Abstract
Well known is the fact that Husserl’s Ideas Pertaining to a Pure Phenomenology and phenomenological Philosophy I, published in 1913, made a strong disappointment in the phenomenological circle around Husserl, and started a reinterpretation of the husserlian phenomenology. The problem of the constitution was a real dilemma for the studentship of Munich — Göttingen. More of Husserl’s students from his Göttingen years reflected in the 1930th on the transcendental idealism, which they originated from the Ideas and found fulfilled in Husserl’s Cartesian Meditations and Formal and transzendental Logic. The remarkable similarity between these papers is the questioning on being incorporated in the problematic of the method in the husserlian phenomenology. But this parallelism in the problem reveals the origin of the religious phenomenon in the husserlian phenomenology as well.

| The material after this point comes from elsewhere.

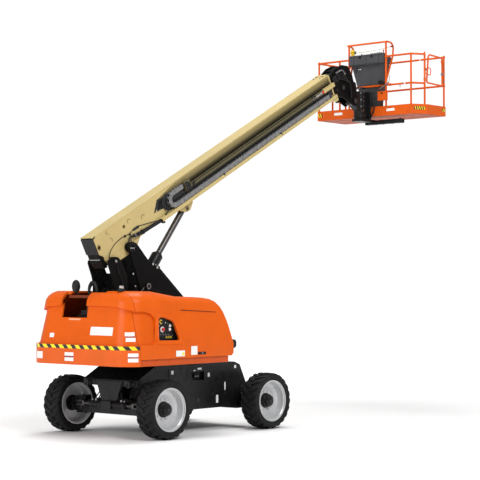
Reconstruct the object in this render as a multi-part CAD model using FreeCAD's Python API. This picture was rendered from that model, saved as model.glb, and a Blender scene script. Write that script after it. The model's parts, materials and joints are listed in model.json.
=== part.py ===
import FreeCAD, Part
import math
import os

os.makedirs("parts", exist_ok=True)
V = FreeCAD.Vector

# ---------------------------------------------------------------------------
# Telescopic boom lift, 18 m class.  Millimetres.
# Machine axes: +X forward (the way the boom points), +Y left, +Z up.
# The model is laid out from the slew axis at ground level and moved back at
# the end, so that the part's origin is the bottom centre of its own box.
# ---------------------------------------------------------------------------

# wheels and axles
AXLE_X = 1240.0            # half the wheelbase
HUB_Z = 470.0              # wheel centre above the ground
TYRE_R = 470.0
TYRE_IN, TYRE_OUT = 890.0, 1245.0      # tyre's inner and outer face, from the centre line
RIM_R = 335.0              # bead seat radius
KING_Y = 790.0             # kingpin, from the centre line
STEER_LINE_X = -1400.0     # line of the steering cylinder
STEER_LINE_Z = 500.0

# chassis
CH_Y = 620.0               # half width over the side plates
CH_TOP = 1120.0
CH_PLATE = 16.0

# turntable
TT_BOTTOM = 1165.0
TT_REAR, TT_FRONT = -2100.0, 275.0
TT_Y = 1200.0
TT_CORNER_R = 400.0
SEAM_X = -1852.0           # joint between the rear counterweight and the side hoods
CHAN_Y = 380.0             # half width of the open channel between the hoods
HOOD_T = 26.0
HINGE_Y, HINGE_Z = 405.0, 2160.0      # hood hinge line

# boom: local u runs up the boom from the main pin, w is square to it
PIN_X, PIN_Z = -1130.0, 3030.0
BOOM_ANGLE = 27.695
MAIN_PIN_R = 45.0
BASE_HW, BASE_W0, BASE_W1 = 140.0, 20.0, 479.0
MID_HW, MID_W0, MID_W1 = 116.0, 48.0, 453.0
FLY_HW, FLY_W0, FLY_W1 = 94.0, 74.0, 428.0
WALL_B, WALL_M, WALL_F = 10.0, 8.0, 7.0
BASE_U0, BASE_U1 = -612.0, 6200.0
MID_U0, MID_U1 = -350.0, 6262.0
FLY_U0, FLY_U1 = -100.0, 6420.0
TRAY_Y = 224.0             # outer face of the power-track tray

# lift cylinder
CYL_DIR = 51.8             # degrees from horizontal at rest
CYL_U, CYL_W = 1618.0, -85.0           # rod pin, boom coordinates
CYL_LEN = 2700.0           # pin to pin at rest
BARREL_LEN = 1711.0        # base pin to gland face
ROD_IN = 830.0             # inner end of the rod, from the base pin, at rest
BARREL_R, ROD_R = 92.0, 52.0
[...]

Adolf Reinach’s religious terms as gratitude (Dankbarkeit), charity (Barmherzigkeit), etc. in his religious Notes, Heidegger’s notion of being as finiteness in Being and Time, Edith Stein’s concept about the finite and eternal being in Finite and Eternal Being are originating in the problem of constitution in the transcendental phenomenology on the one hand, but these phenomenon point at the constitution theologically. In my paper I would like to show the relationship between the critique on the husserlian transcendental idealism and the roots of the experience of religious life by the phenomenological problem of being especially at Edith Stein.
Highlights
It is a well-known fact that Husserl’s Ideas Pertaining to a Pure Phenomenology and phenomenological Philosophy I, published in 1913, was disappointingly received in the phenomenological circle around Husserl, and started a reinterpretation of Husserlian phenomenology
Edith Stein was already involved in the debate about the methodology of Husserl’s phenomenology as his student, and she exchanged several letters with Roman Ingarden about the importance of transcendental phenomenology in relation to constitution, redaction, and transcendentality
From a purely phenomenological point of view, Stein explains how knowledge is constituted by the act of understanding, and which correspondences between object and knowledge influence the quality of truth: logical truth relates being to thinking, which adapts to it over time
Summary
It is a well-known fact that Husserl’s Ideas Pertaining to a Pure Phenomenology and phenomenological Philosophy I, published in 1913, was disappointingly received in the phenomenological circle around Husserl, and started a reinterpretation of Husserlian phenomenology. The transcendental character of being in Thomas’ thinking will result in the ontological attitude of Edith Stein in the phenomenological act of knowledge.